### [GIVEN INSTRUCTION]
Give back, exactly as written, the lines from the beginning of the listing through the one that contains "to the other".

### [MATERIAL PROVIDED]
╭──

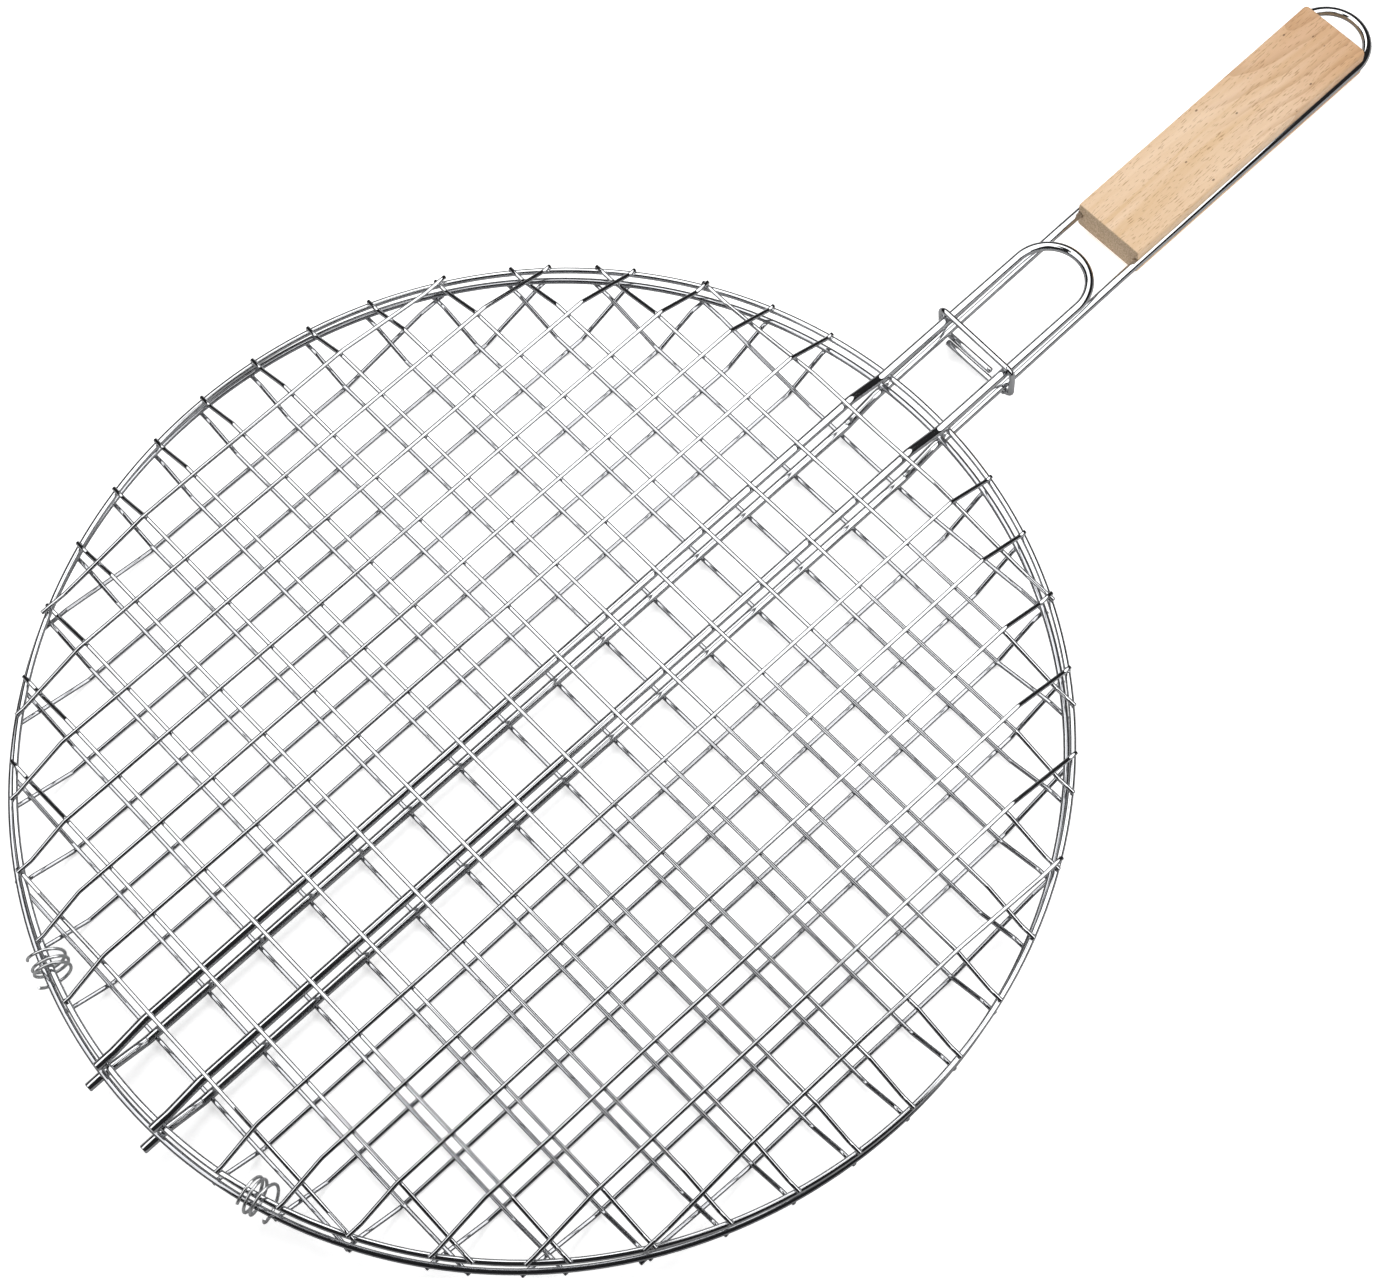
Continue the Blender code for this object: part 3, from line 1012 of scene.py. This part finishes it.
@dataclass
class LockingRing:
    """Ring of wire that slides over both frames, its two ends side by side below."""

    middle_z: float
    radius: float = 1.0 * MM
    corner: float = 2.6 * MM
    apart: float = 1.15 * MM
    front_end_y: float = -5.5 * MM
    back_end_y: float = 11.5 * MM

    def path(self) -> np.ndarray:
        """The ring's centre line.

        A rounded rectangle across the rods, whose place along X shifts evenly from one side
        to the other on the way round, so that its ends pass each other below.

        Returns:
            (n, 3) points.
        """
        low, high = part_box("locking_ring")
        ring_x = (low.x + high.x) / 2
        width, height = high.y - self.radius - self.corner, (high.z - low.z) / 2
        height -= self.radius + self.corner
        quarter = np.linspace(0.0, math.pi / 2, 10)
        start = np.array([-math.pi / 2, 0.0, math.pi / 2, math.pi])[:, None]
        turn = (start + quarter).ravel()
        centre_y = np.repeat([width, width, -width, -width], len(quarter))
        centre_z = np.repeat([-height, height, height, -height], len(quarter))
        y = centre_y + self.corner * np.cos(turn)
        z = centre_z + self.corner * np.sin(turn)
        y = np.concatenate([[self.front_end_y], y, [self.back_end_y]])
        z = np.concatenate([[z[0]], z, [z[-1]]])
        share = walked(np.stack([y, z], axis=1))
        lead = self.apart * (1 - 2 * share / share[-1])
        lead[:2], lead[-2:] = self.apart, -self.apart
        outline = np.stack([ring_x + lead, y, self.middle_z + z], axis=1)
        return respaced(outline, 1.5 * MM)

    def build(self, material: Material) -> None:
        """Builds the ring.

        Args:
            material: the plated rod.
        """
        ring = tube("locking_ring_plated", self.path(), self.radius, (1.0, 0.0, 0.0), 18)
        finish_piece(ring, material, ("locking_ring",), Body.RING)


@dataclass
class HingeCoil:
    """Loose coil of fine wire wound round both rims, which lets the lid turn."""

    node: str
    middle_z: float
    seed: int
    wire_radius: float = 0.5 * MM
    length: float = 9.2 * MM
    turns: float = 3.0
    points_in_turn: int = 30
    crowding: float = 0.10
    start_angle: float = 0.5  # for each step of the seed, in radians
    swell: float = 0.05
    swell_waves: float = 1.05
    inward: float = 1.5 * MM  # how far the loose coil hangs inwards of the rims
    blend_reach: float = 2.2 * MM

    def path(self) -> tuple[np.ndarray, np.ndarray]:
        """The coil's centre line.

        A helix about the rims' tangent, centre + along T + r cos(a) N + r sin(a) Z, with the
        pitch crowded on one side and the radius swelling a little from turn to turn.

        Returns:
            (n, 3) points, and the axis T.
        """
        low, high = (np.array(corner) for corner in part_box(self.node))
        upper, lower = (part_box(f"{half.prefix}_rim") for half in Half)
        rim_x = sum(corner.x for corner in (*upper, *lower)) / 4
        centre = (low + high) / 2
        centre[2] = self.middle_z
        outward = unit(np.array([centre[0] - rim_x, centre[1], 0.0]))
        centre = centre - self.inward * outward
        axis = np.array([-outward[1], outward[0], 0.0])
        coil_radius = (high[2] - low[2]) / 2 - self.wire_radius
        reach = abs((high - low) @ np.abs(outward)) / 2
        share = np.linspace(0.0, 1.0, int(self.turns * self.points_in_turn) + 1)
        crowd = self.crowding * np.sin(2 * math.pi * share + self.seed)
        along = self.length * (share + (crowd - crowd[0]) - 0.5)
        angle = 2 * math.pi * self.turns * share + self.start_angle * self.seed
        wave = np.abs(np.sin(2 * math.pi * self.swell_waves * share + self.seed))
        radius = min(coil_radius, reach) * (1 - self.swell * wave)
        out, up = radius * np.cos(angle), radius * np.sin(angle)
        path = centre + np.outer(along, axis) + np.outer(out, outward)
        return path + np.outer(up, [0.0, 0.0, 1.0]), axis

    def build(self, material: Material) -> None:
        """Builds the coil over the space between the rims, riding on neither half.

        Args:
            material: the spring wire.
        """
        path, axis = self.path()
        coil = tube(f"{self.node}_spring", path, self.wire_radius, tuple(axis), 12)
        finish_piece(coil, material, (self.node,))
        heart = Vector(path.mean(axis=0))
        heart.z = self.middle_z
        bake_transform(coil)


@dataclass
class Grip:
    """Beech block between the lower frame's rods, which lie in grooves along its sides."""

    edge: float = 1.1 * MM
    end_edge: float = 0.45 * MM
    corner: float = 1.2 * MM
    groove: float = 1.7 * MM
    rod_spread: float = 12.8 * MM
    corner_from: float = 0.8  # share of the half width past which the corners round
    end_grain_share: float = 0.55  # share of the end edge that shows end grain

    def outline(self, half_width: float, half_height: float) -> tuple[np.ndarray, np.ndarray]:
        """Section of the block, looking along the handle.

        A rectangle with quarter-circle edges, whose two sides are cut by the groove's circle
        round each rod.

        Args:
            half_width: half the block's width.
            half_height: half its thickness.

        Returns:
            (n, 2) points going round from the middle of the top towards -Y, and their
            outward directions.
        """
        edge, groove = self.edge, self.groove
        bite = math.acos((half_width - self.rod_spread) / groove)
        top = np.linspace(0.0, 1.0, 12)[:, None] * [half_width - edge, 0.0] + [0.0, half_height]
        arc = np.linspace(math.pi / 2, 0.0, 8)
        round_arc = np.stack([np.cos(arc), np.sin(arc)], axis=1)
        rounded = round_arc * edge + [half_width - edge, half_height - edge]
        side = np.linspace(half_height - edge, groove * math.sin(bite), 6)[1:-1]
        side = np.stack([np.full(len(side), half_width), side], axis=1)
        cut = np.linspace(bite, 2 * math.pi - bite, 17)
        round_cut = np.stack([np.cos(cut), np.sin(cut)], axis=1)
        hollow = round_cut * groove + [self.rod_spread, 0.0]
        quarter = np.concatenate([top[:-1], rounded, side])
        outward = np.concatenate(
            [np.tile([0.0, 1.0], (11, 1)), round_arc, np.tile([1.0, 0.0], (len(side), 1))]
        )
        flip = np.array([1.0, -1.0])
        right = np.concatenate([quarter, hollow, quarter[::-1] * flip])
        right_out = np.concatenate([outward, -round_cut, outward[::-1] * flip])
        points = np.concatenate([right, right[::-1][1:-1] * [-1.0, 1.0]])
        return points, np.concatenate([right_out, right_out[::-1][1:-1] * [-1.0, 1.0]])

    def surface(self) -> tuple[np.ndarray, int, np.ndarray]:
        """Carries the section along the handle.

        Within end_edge of each end the section is pushed in along its outward directions by
        e - sqrt(e^2 - d^2), and at the loop's end its width also follows the quarter circle
        of the corners.

        Returns:
            Points, the number of points in one section, and how much each is end grain.
        """
        low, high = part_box("wooden_handle")
        half_width, half_height = (high.y - low.y) / 2, (high.z - low.z) / 2
        section, outward = self.outline(half_width, half_height)
        ease = 1 - np.cos(np.linspace(0.0, math.pi / 2, 7))
        near = ease * self.end_edge
        far = (1 - np.cos(np.linspace(0.0, math.pi / 2, 12)))[::-1] * self.corner
        body = np.linspace(self.corner, high.x - low.x - self.corner, 60)
        x = np.unique(np.round(np.concatenate([near, body, high.x - low.x - far]), 8))
        to_end = np.minimum(x, high.x - low.x - x)
        depth = np.clip(self.end_edge - to_end, 0.0, None)
        inset = self.end_edge - np.sqrt(np.maximum(self.end_edge**2 - depth**2, 0.0))
        depth = np.clip(self.corner - (high.x - low.x - x), 0.0, None)
        narrow = self.corner - np.sqrt(np.maximum(self.corner**2 - depth**2, 0.0))
        flat = section[None] - inset[:, None, None] * outward[None]
        at_side = np.abs(flat[..., 0]) > self.corner_from * half_width
        squeeze = 1 - narrow[:, None] / half_width * at_side
        y, z = flat[..., 0] * squeeze, flat[..., 1]
        place = np.broadcast_to((low.x + x)[:, None], y.shape)
        centre_z = (low.z + high.z) / 2
        points = np.stack([place, -y, centre_z + z], axis=-1).reshape(-1, 3)
        cut = np.clip(1 - to_end / (self.end_grain_share * self.end_edge), 0.0, 1.0)
        return points, len(section), np.repeat(cut, len(section))

    def build(self, finish: OiledBeech) -> None:
        """Builds the grip.

        Args:
            finish: the wood.
        """
        low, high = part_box("wooden_handle")
        points, sides, cut = self.surface()
        quads = grid_faces(len(points) // sides, sides)
        ring = np.arange(sides)
        # The end faces get their own points, so that end grain stops at the edge.
        ends = np.concatenate([points[:sides], points[-sides:]])
        faces = quads.tolist()
        faces += [(ring[::-1] + len(points)).tolist(), (ring + len(points) + sides).tolist()]
        smooth = np.append(np.ones(len(quads)), [0, 0])
        grip = new_object("beech_grip", np.concatenate([points, ends]), faces, smooth)
        store(grip, "end_grain", np.append(cut, np.ones(2 * sides)))
        weld = grip.modifiers.new("closed_ends", "WELD")
        weld.merge_threshold = 1e-6
        middle = tuple(float(value) for value in (low + high) / 2)
        wood = finish.material(middle)
        finish_piece(grip, wood, ("wooden_handle",), Body.BASE)


# ---------------------------------------------------------------------------------------
# Studio
# ---------------------------------------------------------------------------------------


@dataclass(frozen=True)
class SoftPanel:
    """Flat soft light: its middle, size, the point that it faces, and its brightness."""

    name: str
    centre: tuple[float, float, float]
    size: tuple[float, float]
    aim: tuple[float, float, float]
    radiance: float

    def build(self) -> None:
        """Adds the panel. A flat light sends its power over its area times pi."""
        light = bpy.data.lights.new(self.name, "AREA")
        light.shape = "RECTANGLE"
        light.size, light.size_y = self.size
        light.energy = self.radiance * math.pi * self.size[0] * self.size[1]
        piece = bpy.data.objects.new(self.name, light)
        bpy.context.collection.objects.link(piece)
        piece.location = self.centre
        away = Vector(self.aim) - Vector(self.centre)
        piece.rotation_euler = away.to_track_quat("-Z", "Y").to_euler()
        piece.visible_camera = False


@dataclass
class Studio:
    """White floor, soft panels overhead and beside, and the camera."""

    floor_size: float = 8.0
    eye: tuple[float, float, float] = (-0.26213, -0.33496, 0.91737)
    aim: tuple[float, float, float] = (-0.04250, -0.00783, 0.0112)
    roll: float = -9.944
    lens: float = 85.413
    sensor: float = 36.0
    dim: str = "#2B2B2C"
    pale: str = "#CECECE"
    panel_z: float = 0.45
    glow: float = 2.35

    def overhead(self, name: str, x: tuple, y: tuple, share: float = 1.0) -> SoftPanel:
        """Returns a level panel over a span of X and Y."""
        middle = ((x[0] + x[1]) / 2, (y[0] + y[1]) / 2)
        size = (x[1] - x[0], y[1] - y[0])
        away = (*middle, 0.0)
        return SoftPanel(name, (*middle, self.panel_z), size, away, share * self.glow)

    def panels(self) -> list[SoftPanel]:
        """Returns the soft panels: a bright ceiling with a dark gap on the camera's side."""
        return [
            self.overhead("panel_back", (-0.30, 0.12), (0.101, 0.44)),
            self.overhead("panel_back_left", (-1.0, -0.30), (0.05, 0.50), 0.75),
            self.overhead("panel_right", (0.12, 0.425), (-1.1, 0.60)),
            self.overhead("panel_right_inner", (0.014, 0.12), (-0.50, -0.01)),
            self.overhead("panel_strip", (-0.14, 0.014), (-0.13, -0.025)),
        ]

    def build(self) -> None:
        """Adds the floor, the lights, the surroundings and the camera."""
        reach = self.floor_size / 2
        corners = np.array([[-1, -1, 0], [1, -1, 0], [1, 1, 0], [-1, 1, 0]]) * reach
        floor = new_object("studio_floor", corners, [[0, 1, 2, 3]], np.zeros(1))
        floor.data.materials.append(LitFloor().material())
        for panel in self.panels():
            panel.build()
        scene = bpy.context.scene
        world = bpy.data.worlds.new("dim_studio")
        world.use_nodes = True
        tree = world.node_tree
        seen = add_node(tree, "LightPath").outputs["Is Camera Ray"]
        links = {"Factor": seen, 6: linear(self.dim), 7: linear(self.pale)}
        tone = add_node(tree, "Mix", {"data_type": "RGBA"}, links).outputs[2]
        tree.links.new(tone, tree.nodes["Background"].inputs["Color"])
        scene.world = world
        scene.view_settings.view_transform = "Standard"
        camera_data = bpy.data.cameras.new("camera")
        camera_data.lens, camera_data.sensor_width = self.lens, self.sensor
        camera_data.clip_start = 0.01
        camera = bpy.data.objects.new("camera", camera_data)
        bpy.context.collection.objects.link(camera)
        camera.location = self.eye
        away = Vector(self.aim) - Vector(self.eye)
        turn = Quaternion((0.0, 0.0, 1.0), math.radians(self.roll))
        camera.rotation_euler = (away.to_track_quat("-Z", "Y") @ turn).to_euler()
        scene.camera = camera


def main() -> None:
    """Builds the whole scene."""
    logging.basicConfig(level=logging.INFO, format="%(name)s: %(message)s")
    middle_z = (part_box("lower_rim")[0].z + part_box("upper_rim")[1].z) / 2
    grid_wires = {
        Half.UPPER: PlatedWire("grid_wire_bright_plated").material(),
        # A darker copy of the same plated wire: its greyer colours are painted shade, which sets
        # the lower grid apart under the bright upper one.
        Half.LOWER: PlatedWire(
            "grid_wire_plated_painted_shade", "#BBBCBF", "#A6A7AA", 0.06, 0.15
        ).material(),
    }
    rod_wire = PlatedWire("frame_rod_bright_plated", roughness=0.04, cloud_mm=22.0).material()
    spring_wire = PlatedWire(
        "spring_wire_hard_drawn", "#E6E7E8", "#D0D1D2", 0.24, 0.36, draw_line_mm=0.15
    ).material()
    for half in Half:
        WireGrid(half, middle_z).build(grid_wires[half])
        FrameRod(half, middle_z).build(rod_wire)
    LockingRing(middle_z).build(rod_wire)
    for seed, node in enumerate(("hinge_coil_left", "hinge_coil_right")):
        HingeCoil(node, middle_z, seed).build(spring_wire)
    Grip().build(OiledBeech())
    Studio().build()


if __name__ == "__main__":
    main()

╰──

### [FINISHED EXERCISE]
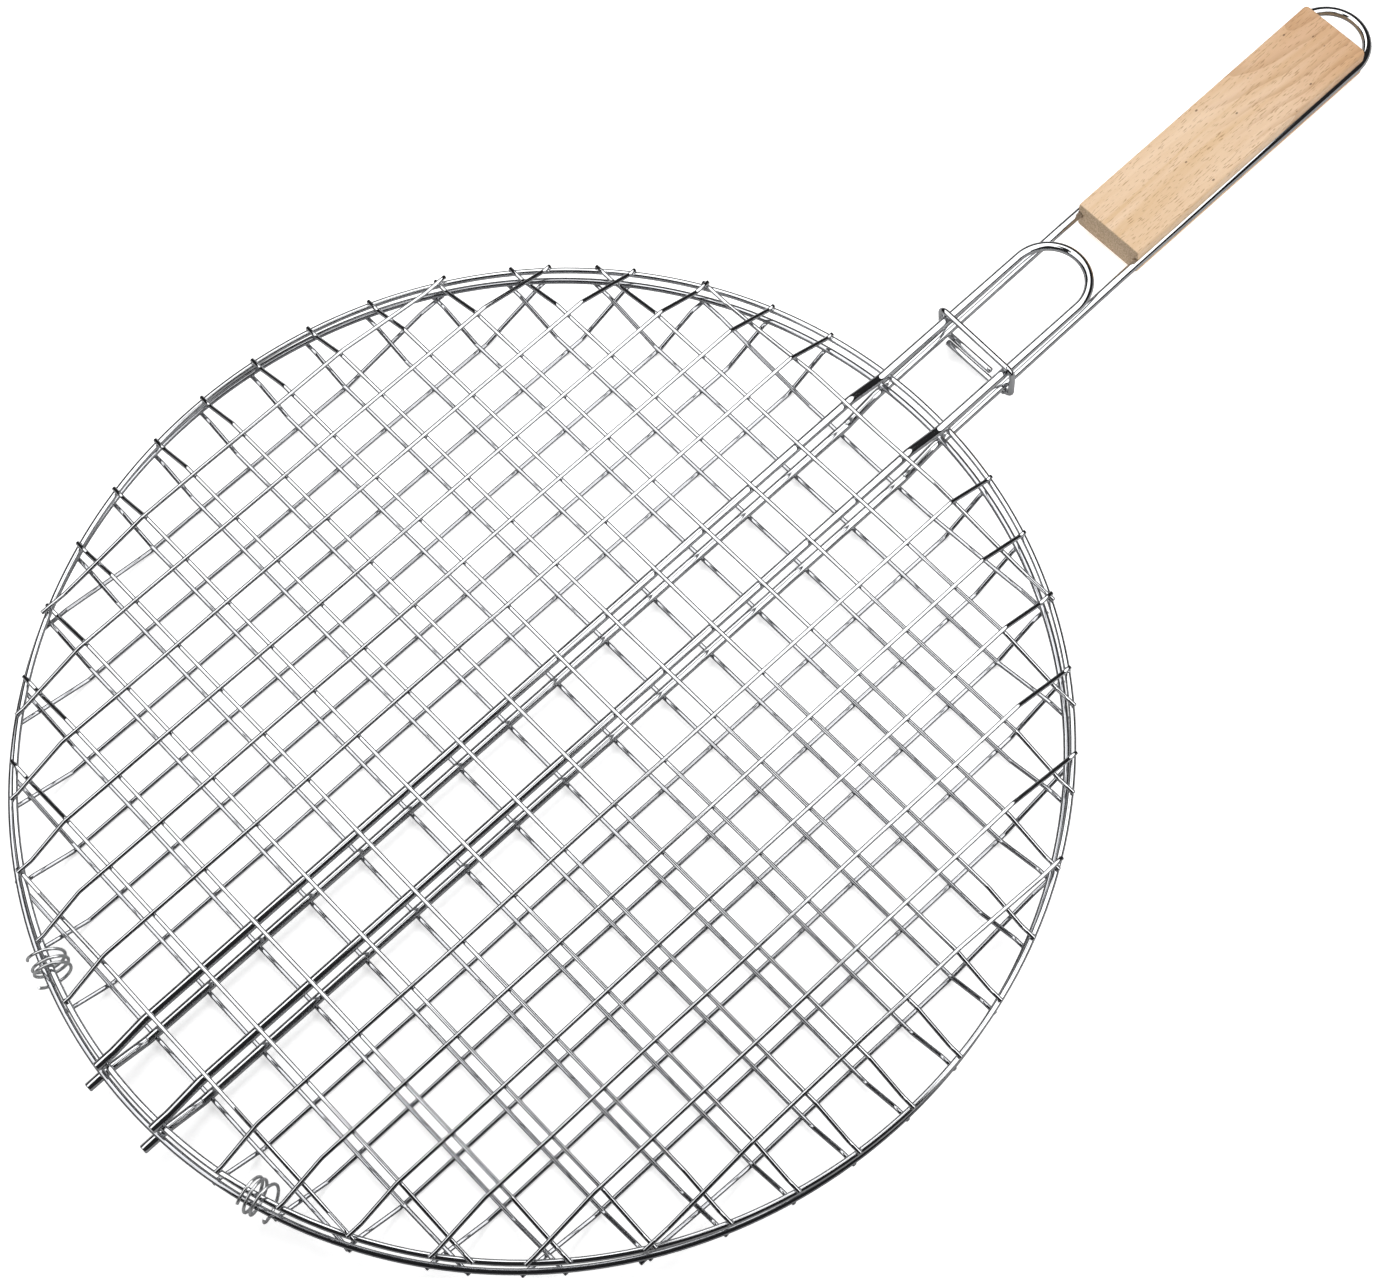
Continue the Blender code for this object: part 3, from line 1012 of scene.py. This part finishes it.
@dataclass
class LockingRing:
    """Ring of wire that slides over both frames, its two ends side by side below."""

    middle_z: float
    radius: float = 1.0 * MM
    corner: float = 2.6 * MM
    apart: float = 1.15 * MM
    front_end_y: float = -5.5 * MM
    back_end_y: float = 11.5 * MM

    def path(self) -> np.ndarray:
        """The ring's centre line.

        A rounded rectangle across the rods, whose place along X shifts evenly from one side
        to the other on the way round, so that its ends pass each other below.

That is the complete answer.